Último dia do Spectra LX, na Casa do Comum, a 28 de Janeiro de 2024, iniciativa da label Creative Sources. Duas propostas assaz aliciantes: a reunião da pianista Luísa Gonçalves com Miguel Mira no violoncelo e Joana de Sá no saxofone soprano e a estreia pública do novo grupo de Maria do Mar com Catarina Custódio Silva, trompa, e Ana Gonçalves Albino, guitarra eléctrica. A violinista tinha encontrado a primeira num par de actuações sorteadas no final do ano passado no “MIA de Outono”, evento designado como Explorações Sonoras de que mais abaixo encontram a reportagem. Em Novembro de 2022, Albino fora convidada por Mar e Felice Furioso para um episódio da série DeScomposição Transitória, na SMUP, juntamente com Astronauta Mecânico e o seu videomapping. Nas duas ocasiões, afinidades musicais logo surgiram – a constituição do trio foi um passo natural, ganhando, entretanto, um nome, Arpyies.
O concerto de abertura foi de concentração absoluta, muito lento e pausado, só não seguindo à letra as estratégias do chamado near-silence, uma tendência da música improvisada de que a editora e os muitos festivais de Ernesto Rodrigues chegaram a ser uma das frentes internacionais, devido à profusão de sons que iam suavemente vibrando no ar. Optando por uma abordagem textural, só contradita por breves fraseados de Sá, ficou instalada uma ambiência onírica de grande beleza, que nos desenvolvimentos muito focados se dissipou para dar lugar a uma operacionalidade ensimesmada. Gonçalves interveio entre o teclado e o interior do piano, por vezes introduzindo ligeiras preparações que complexificaram a relação entre os dois parâmetros, Mira explorou os planos laterais oferecidos pelo corpo do seu instrumento e Sá chegou a tocar o saxofone sem o bocal ou o bocal sem o saxofone. Foi interessante de seguir, mas não houve surpresas.

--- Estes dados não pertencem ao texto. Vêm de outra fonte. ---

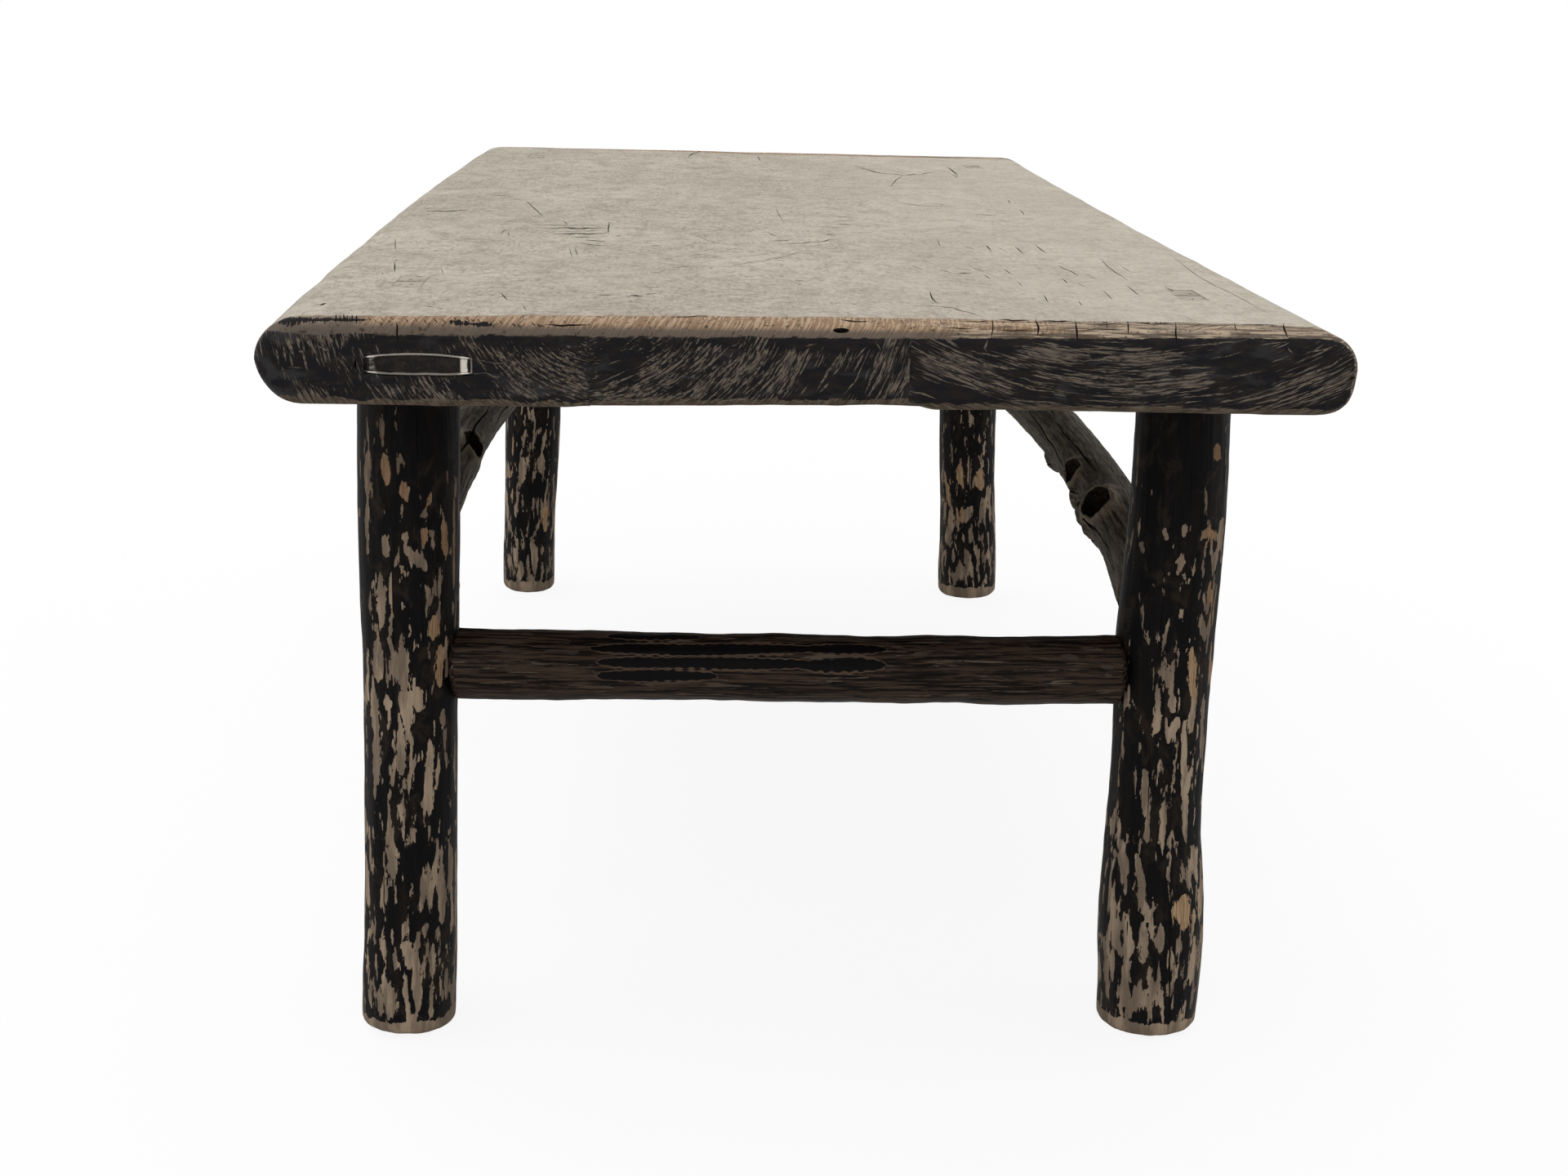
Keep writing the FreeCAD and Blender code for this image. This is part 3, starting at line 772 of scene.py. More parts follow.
def fitCircle(points):      # centre and radius, leaving out what lies off the circle
    kept = np.ones(len(points), bool)
    for trial in range(6):
        held = points[kept]
        system = np.column_stack([2 * held, np.ones(len(held))])
        x, y, rest = np.linalg.lstsq(system, (held ** 2).sum(axis=1), rcond=None)[0]
        radius = math.sqrt(rest + x * x + y * y)
        off = np.linalg.norm(points - (x, y), axis=1) - radius
        limit = max(0.0006, 1.5 * np.median(np.abs(off)))
        kept = np.abs(off) < limit
    return x, y, radius


def measureLog(name, begin, end):      # stations along the CAD log: place along, centre, radius
    along, sideAxes = logAxes(name)
    tree = surfaceTree(nodes[name])
    low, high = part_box(name)
    centre = np.array([(low[axis] + high[axis]) / 2 for axis in sideAxes])
    found = []
    for place in np.linspace(begin, end, logKinds[name.split("_")[0]][1]):
        hits = []
        for turn in np.linspace(0, 2 * math.pi, logShape["rays"], endpoint=False):
            way = np.zeros(3)
            way[sideAxes[0]], way[sideAxes[1]] = math.cos(turn), math.sin(turn)
            aim = np.zeros(3)
            aim[along] = place
            aim[sideAxes] = centre
            hit = tree.ray_cast(Vector(aim + way * 0.2), Vector(-way), 0.4)[0]
            if hit is not None:
                hits.append([hit[axis] for axis in sideAxes])
        x, y, radius = fitCircle(np.array(hits))
        centre = np.array([x, y])
        found.append((place, x, y, radius))
    return np.array(found)


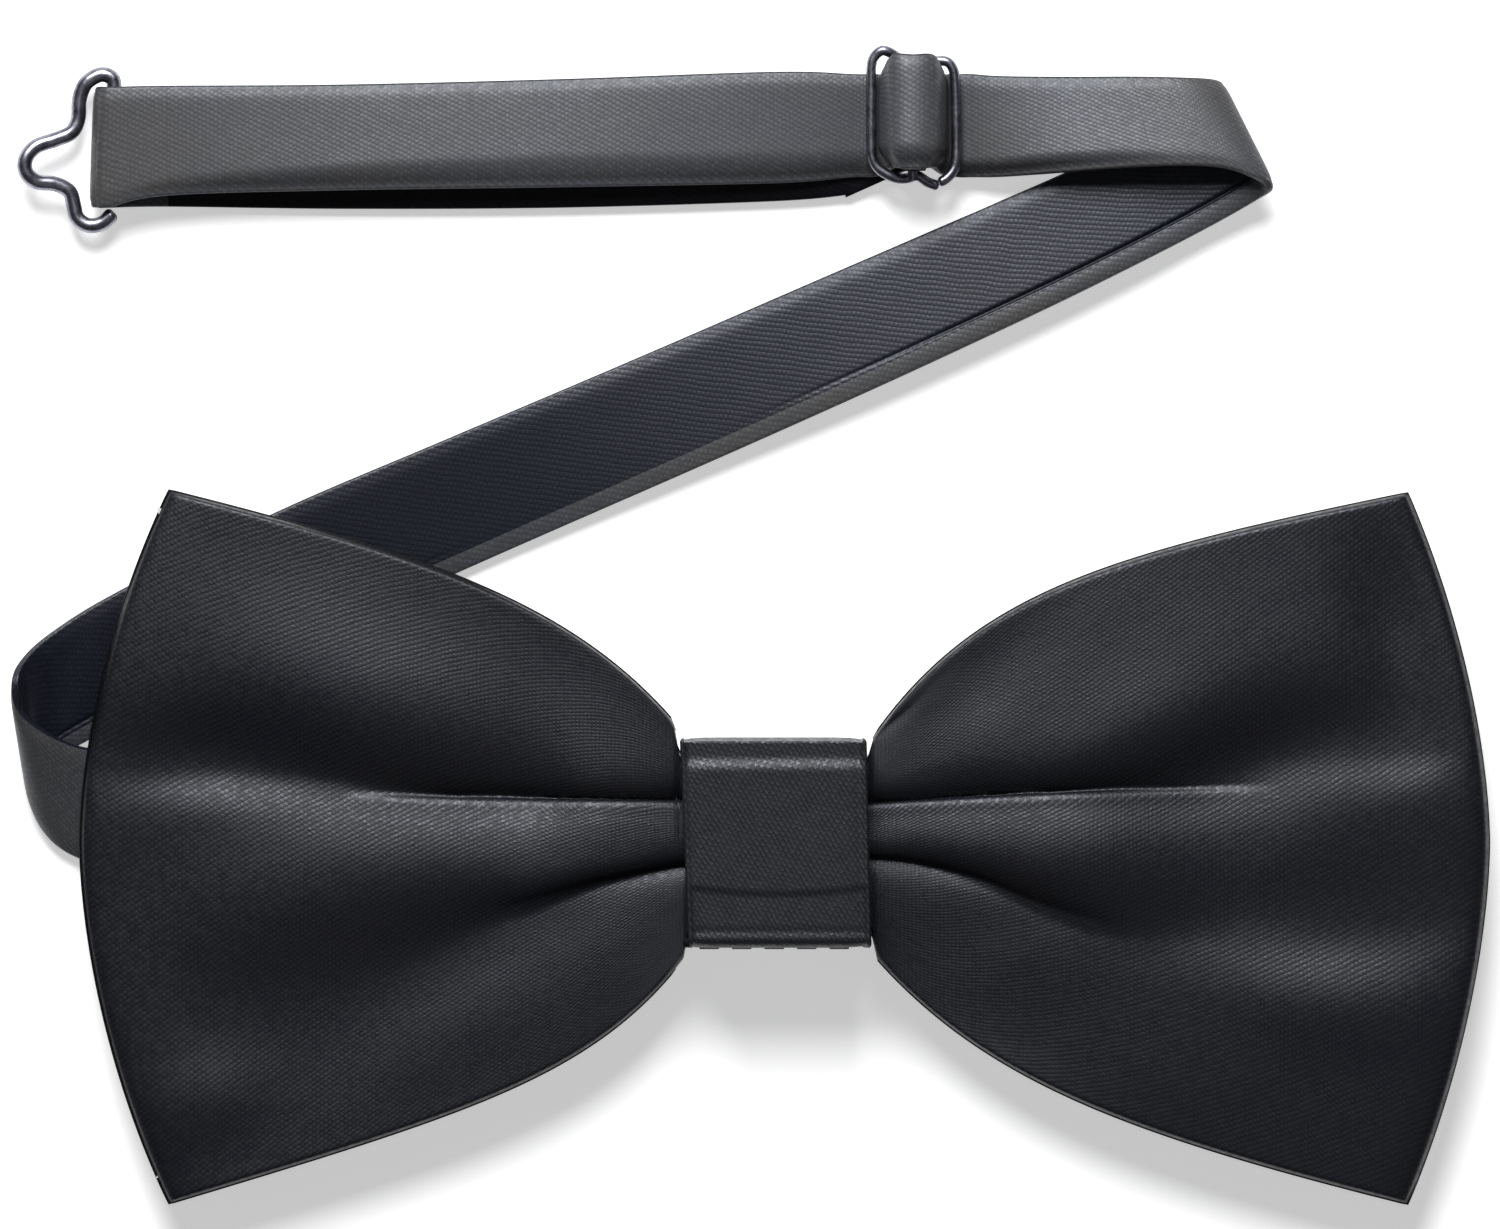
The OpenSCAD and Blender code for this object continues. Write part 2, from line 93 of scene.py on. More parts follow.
# Thicknesses, widths and places that the frame doesn't give, as in the CAD
wrap_t = 0.9
band_t = 1.1
tail_t = 0.75
adjuster_wire = bar_high[0] - bar_low[0]
bar_x = (bar_low[0] + bar_high[0]) / 2
bar_z = (bar_low[2] + bar_high[2]) / 2
adjuster_y = (bar_low[1] + bar_high[1]) / 2
end_x = -61
end_z = 2
hook_wire = 1.4
tab_eye_wire = 1.2
low_z = 0.65
pass_z = 2.4


# ---- Curves and meshes ----

def smooth(points, steps):
    """Catmull-Rom curve through the given points, with `steps` pieces between neighbours."""
    p = np.array(points, float)
    last = len(p) - 1
    t = (np.arange(steps) / steps)[:, None]
    pieces = []
    for i in range(last):
        a, b, c, d = p[max(i - 1, 0)], p[i], p[i + 1], p[min(i + 2, last)]
        curve = 2 * b + (c - a) * t + (2 * a - 5 * b + 4 * c - d) * t**2 + (3 * b - a - 3 * c + d) * t**3
        pieces.append(curve / 2)
    return np.vstack(pieces + [p[-1:]])


def unit(v):
    """v with length 1."""
    return v / np.linalg.norm(v, axis=-1, keepdims=True)


def run_length(path):
    """Distance along a path at each of its points."""
    return np.concatenate([[0], np.cumsum(np.linalg.norm(np.diff(path, axis=0), axis=1))])


def step_up(x, start, end):
    """0 before start, 1 after end, smooth between."""
    t = np.clip((x - start) / (end - start), 0, 1)
    return t * t * (3 - 2 * t)


def make_mesh(name, points, faces, uvs, flat_faces=0):
    """Smooth mesh from points in millimetres; uvs holds one pair for each corner of each face."""
    mesh = bpy.data.meshes.new(name)
    mesh.from_pydata((np.asarray(points) * MM).tolist(), [], faces)
    layer = mesh.uv_layers.new(name="cloth")
    layer.data.foreach_set("uv", np.asarray(uvs, np.float32).ravel())
    smooth_flags = np.ones(len(faces), bool)
    if flat_faces:
        smooth_flags[-flat_faces:] = False
    mesh.polygons.foreach_set("use_smooth", smooth_flags)
    mesh.validate()
    obj = bpy.data.objects.new(name, mesh)
    bpy.context.scene.collection.objects.link(obj)
    return obj


def grid_quads(rows, columns):
    """Quads of a rows by columns grid of points, as an array of point numbers."""
    a = (np.arange(rows - 1)[:, None] * columns + np.arange(columns - 1)[None, :]).ravel()
    return np.stack([a, a + 1, a + columns + 1, a + columns], 1)


def sheet_mesh(name, points, flat, turn_over=False):
    """Open sheet from a grid of points; flat is the cloth coordinate of each point."""
    quads = grid_quads(*points.shape[:2])
    if turn_over:
        quads = quads[:, ::-1]
    return make_mesh(name, points.reshape(-1, 3), quads.tolist(), flat.reshape(-1, 2)[quads])


def with_hairlines(rings, along):
    """The rings with one more just inside each end, which keeps the end faces' shading off the sides."""
    hair = 0.02
    near_first = rings[0] + (rings[1] - rings[0]) * hair / (along[1] - along[0])
    near_last = rings[-1] + (rings[-2] - rings[-1]) * hair / (along[-1] - along[-2])
    rings = np.concatenate([rings[:1], near_first[None], rings[1:-1], near_last[None], rings[-1:]])
    along = np.concatenate([along[:1], [along[0] + hair], along[1:-1], [along[-1] - hair], along[-1:]])
    return rings, along


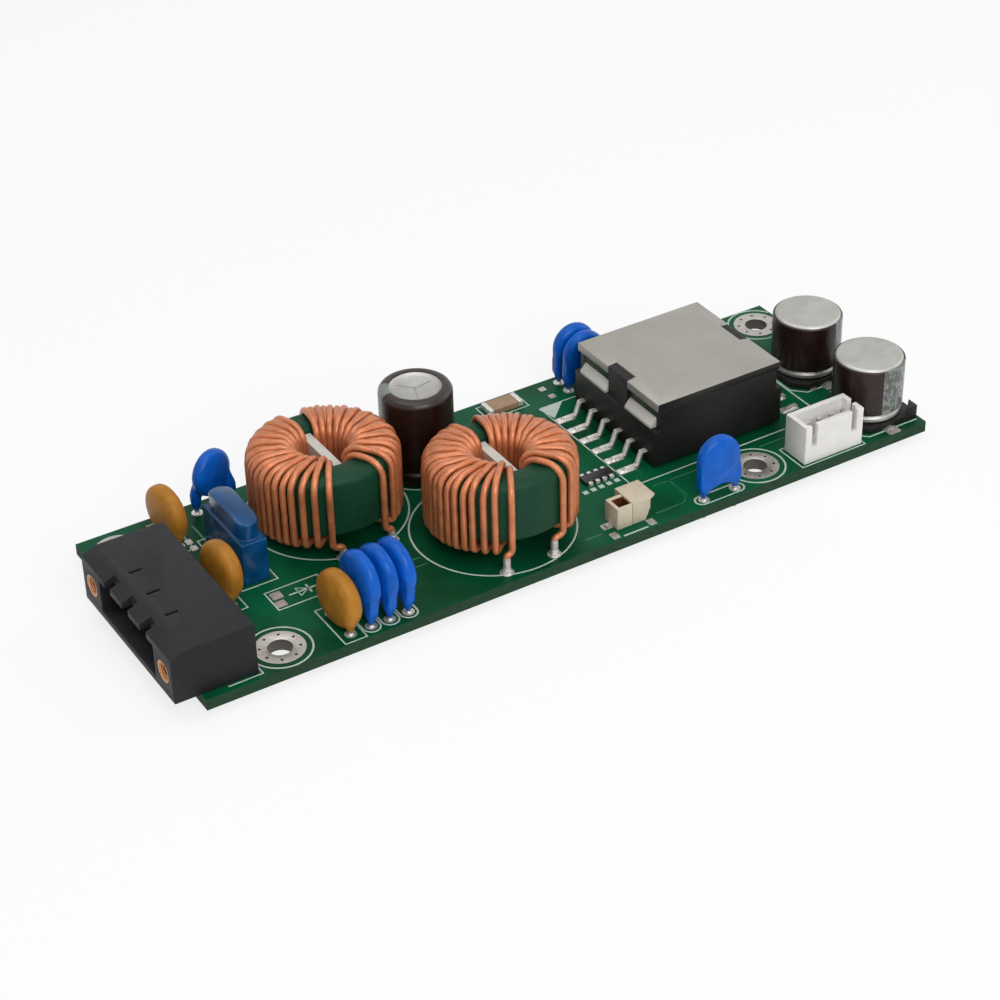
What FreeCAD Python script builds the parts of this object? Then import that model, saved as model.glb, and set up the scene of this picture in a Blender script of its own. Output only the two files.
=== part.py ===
"""Dc-dc converter module: a long circuit board with a pluggable input header, a blade fuse,
disc capacitors, two toroidal chokes, a flat transformer and the output connectors.

Millimetres. The origin is at the centre of the board's underside, X runs along the board from
the input header to the output capacitors, Y from the near edge to the far edge, and Z is up.
Places in the Layout sheet are measured from the board's near left corner and its top face."""

import FreeCAD, Part
import math
import os

import Sketcher

doc = FreeCAD.newDocument("dc_dc_converter")

# Driving dimensions
SIZES = (
    # circuit board
    ("board_width", 38.0),
    ("board_thickness", 1.6),
    ("board_end_margin", 0.3),
    ("screw_hole_d", 3.2),
    ("screw_land_d", 8.8),
    ("screw_edge", 4.2),
    ("screw_end", 3.8),
    ("lead_length_below", 1.2),
    ("drill_clearance", 0.15),
    # input header
    ("header_depth", 11.2),
    ("header_overhang", 3.5),
    ("header_inset", 1.2),
    ("header_height", 7.4),
    ("header_pitch", 5.08),
    ("header_poles", 3),
    ("header_flange", 5.08),
    ("cavity_floor", 1.0),
    ("cavity_height", 4.6),
    ("cavity_depth", 8.5),
    ("lip_slope_depth", 2.1),
    ("lip_slope_drop", 0.8),
    ("key_notch_width", 1.7),
    ("key_notch_depth", 1.5),
    ("latch_slot_width", 2.4),
    ("latch_slot_length", 0.6),
    ("latch_slot_depth", 0.8),
    ("latch_slot_place", 3.9),
    ("insert_d", 3.0),
    ("insert_bore_d", 2.1),
    ("insert_length", 6.0),
    ("insert_height", 3.4),
    ("header_pin_side", 1.0),
    ("header_pin_setback", 2.0),
    ("header_pin_inset", 1.3),
    # disc capacitors
    ("lead_pitch", 5.08),
    ("lead_d", 0.6),
    ("ochre_d", 7.8),
    ("ochre_thickness", 3.0),
    ("ochre_seat", 0.1),
    ("blue_d", 7.8),
    ("blue_thickness", 2.5),
    ("blue_centre_height", 5.6),
    ("small_blue_d", 6.4),
    ("small_blue_thickness", 2.4),
    ("small_blue_centre_height", 5.6),
    ("coat_bevel", 1.3),
    ("coat_rim_share", 0.42),
    ("leg_top_d", 1.7),
    ("leg_tip_d", 0.9),
    ("leg_tip_height", 0.4),
    ("coat_web_height", 1.0),
    ("disc_gap", 0.15),
    # fuse
    ("fuse_length", 11.2),
    ("fuse_thickness", 3.6),
    ("fuse_crown_thickness", 3.0),
    ("fuse_height", 9.0),
    ("fuse_shoulder_height", 6.2),
    ("fuse_shoulder_inset", 0.6),
    ("fuse_arch", 0.5),
    ("fuse_wall", 0.9),
    ("fuse_slot_clearance", 0.15),
    ("blade_width", 2.8),
    ("blade_thickness", 0.7),
    ("fuse_link_height", 1.0),
    # chokes
    ("core_d", 18.2),
    ("core_bore", 9.5),
    ("core_height", 9.2),
    ("core_lift", 2.3),
    ("core_chamfer", 1.2),
    ("wire_d", 0.9),
    ("wire_clearance", 0.05),
    ("winding_turns", 19),
    ("near_gap_angle", 19.5),
    ("far_gap_angle", 12.0),
    ("divider_thickness", 1.3),
    ("divider_drop", 1.0),
    ("choke_lead_pitch", 7.15),
    ("choke_lead_shift", 1.1),
    ("choke_lead_inset", 1.2),
    ("choke_gap", 2.7),
    # tall capacitor
    ("tall_d", 10.0),
    ("tall_height", 12.9),
    ("tall_lead_pitch", 5.0),
    ("tall_seat", 0.2),
    ("crimp_height", 2.1),
    ("crimp_half_width", 0.5),
    ("crimp_depth", 0.45),
    ("sleeve_wall", 0.15),
    ("sleeve_lip", 0.7),
    ("top_recess", 0.3),
    ("vent_depth", 0.15),
    ("vent_width", 0.25),
    ("vent_length", 3.2),
    # transformer
    ("plate_length", 20.1),
    ("plate_width", 19.3),
    ("plate_thickness", 1.5),
    ("plate_border", 1.7),
    ("plate_bevel", 0.3),
    ("transformer_height", 10.4),
    ("notch_width", 4.6),
    ("notch_depth", 1.4),
    ("tab_clearance", 0.05),
    ("tab_drop", 0.3),
    ("tab_setback", 0.1),
    ("leg_recess", 0.5),
    ("leg_thickness", 2.5),
    ("upper_leg_height", 1.5),
    ("ledge_drop", 1.1),
    ("ledge_flare", 0.9),
    ("ledge_lip", 0.4),
    ("lower_plate_thickness", 1.5),
    ("lower_plate_lift", 2.2),
    ("case_wall", 1.1),
    ("case_lift", 0.5),
    ("former_web", 0.6),
    ("former_wall", 0.6),
    ("post_clearance", 0.1),
    ("coil_clearance", 0.25),
    ("coil_build", 2.3),
    ("pin_pitch", 3.0),
    ("pins_per_side", 6),
    ("pin_width", 0.8),
    ("pin_sheet", 0.3),
    ("pin_height", 1.9),
    ("pin_root", 0.8),
    ("pin_shoulder", 0.6),
    ("pin_slope", 0.7),
    ("pin_foot", 2.0),
    # output header
    ("output_pitch", 2.0),
    ("output_poles", 4),
    ("output_end", 1.85),
    ("output_depth", 4.5),
    ("output_height", 5.8),
    ("output_wall", 0.75),
    ("output_floor", 1.6),
    ("output_pin_side", 0.5),
    ("output_pin_above", 3.4),
    ("output_slot_width", 0.9),
    ("output_slot_depth", 3.4),
    # two-way socket
    ("socket_length", 6.0),
    ("socket_depth", 4.2),
    ("socket_height", 3.15),
    ("socket_low_length", 2.3),
    ("socket_low_depth", 2.95),
    ("socket_wall", 0.5),
    ("socket_mouth_depth", 2.2),
    ("socket_cap_sheet", 0.35),
    ("socket_cap_rise", 0.2),
    ("socket_cap_overhang", 0.9),
    ("socket_cap_corner", 0.4),
    ("socket_toe_length", 0.75),
    ("socket_toe_height", 1.7),
    ("socket_seam", 0.15),
    ("contact_width", 0.9),
    ("contact_sheet", 0.25),
    ("contact_foot", 0.9),
    # output capacitors
    ("can_d", 9.8),
    ("can_bottom", 0.9),
    ("can_top", 9.4),
    ("can_edge", 0.5),
    ("can_rim_height", 0.6),
    ("base_side", 9.9),
    ("base_corner", 1.9),
    ("base_corner_height", 1.95),
    ("terminal_width", 0.9),
    ("terminal_sheet", 0.2),
    ("terminal_reach", 0.5),
    # chips
    ("chip_length", 5.4),
    ("chip_width", 2.6),
    ("chip_height", 0.9),
    ("chip_end", 0.7),
    ("array_length", 4.5),
    ("array_width", 1.7),
    ("array_height", 0.6),
    ("array_pitch", 1.1),
    ("array_terminal", 0.6),
    ("array_terminal_reach", 0.45),
    # room between neighbours
    ("ochre_gap", 1.8),
    ("ochre_far_margin", 1.5),
    ("ochre_middle_shift", 3.7),
    ("ochre_near_margin", 0.4),
    ("ochre_land_gap", 2.6),
    ("fuse_gap", 1.7),
    ("fuse_far_gap", 0.5),
    ("choke_fuse_gap", 2.25),
    ("choke_far_margin", 2.7),
    ("choke_near_margin", 0.85),
    ("choke_disc_gap", 0.6),
    ("tall_side_gap", 0.85),
    ("tall_near_gap", 2.75),
    ("socket_gap", 2.02),
    ("socket_margin", 1.9),
    ("transformer_gap", 10.674),
    ("transformer_share", 0.682635),
    ("middle_screw_shift", 1.4),
    ("small_blue_margin", 0.2),
    ("small_blue_land_gap", 0.35),
    ("small_blue_offset", 6.55),
    ("small_blue_far_margin", 0.35),
    ("small_blue_fuse_shift", 2.9),
    ("small_blue_fuse_margin", 1.1),
    ("output_land_gap", 1.1),
    ("output_margin", 0.55),
    ("capacitor_header_gap", 0.6),
    ("capacitor_pin_gap", 3.45),
    ("capacitor_margin", 1.65),
    ("capacitor_gap", 3.8),
    ("chip_gap", 5.4),
    ("chip_margin", 1.3),
    ("array_gap", 2.0),
    ("array_shift", 5.6),
)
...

As expectativas estavam viradas para o que seria o novo projecto de Maria do Mar. Em alto contraste com o que acontecera antes, a actuação de Arpyies começou no vermelho, em termos de volume e intensidade. Mas logo baixou para só subir ocasionalmente, e alturas houve de entrega total ao silêncio, este assim tornado em matéria musical. Também se privilegiou a elaboração de texturas, mas as intervenientes não se coibiram de frasear, em reminiscências das formulações da clássica, do jazz ou do rock. A meio de toda a abstracção, um motivo melódico sugestivo, que podia ser da pop, foi introduzido pela guitarra e esse contraste teve um efeito desmesurado. Esta era uma música que nada excluía do seu caudal, que não proibia, que estava aberta a todas as possibilidades.
Feita de subtilezas, mas muito presente, a música revelada pelo trio Arpyies consistiu num mergulho no Som e nas formas possíveis de o organizar, transmitindo uma boa energia tanto nas suas manifestações mais impactantes como naquelas que nos levavam a debruçar-nos a atenção sobre os pequeníssimos pormenores. A associação de um violino, uma trompa e uma guitarra cheia de efeitos electrónicos é altamente invulgar, e o leque tímbrico proporcionado foi a primeira grande surpresa. Mar estava completamente dentro da música, de tal modo que nunca lhe víamos os olhos – cabelos diante do rosto, voltada para si mesma e para o que tocavam as suas parceiras, entre reacções instantâneas ao que faziam e deixas que estas pegassem, o que fez com o violino esteve entre o melhor que já lhe ouvimos. Catarina Silva tirou do seu metal pesado muito mais do que a função que o modelo orquestra sinfónica lhe destina, a coloração. Se a jovem improvisadora vem desse universo, tornou a trompa – em contexto português, terra de ninguém – num instrumento solista, no seu caso particularmente poderoso. Ana Albino é uma guitarrista de amplos recursos, alternando com igual desenvoltura a limpidez cristalina das suas dedilhações e o sujo de um noise controlado pelo rodar de botões da pedaleira.
Arpyies tem pés para andar e constitui, de facto, uma novidade no panorama nacional da livre-improvisação. Novidade só não chegaria – a cena está cheia de novidades sem conteúdo –, mas neste caso ficou atestada também a qualidade e a singularidade desta iniciativa. Esperemos que as portas se abram a estas hárpias e que os ventos as transportem, porque merecem e porque é necessário agitar as águas de uma prática cada vez mais conformada com o mesmo, inúmeras vezes repetido e repetido e repetido.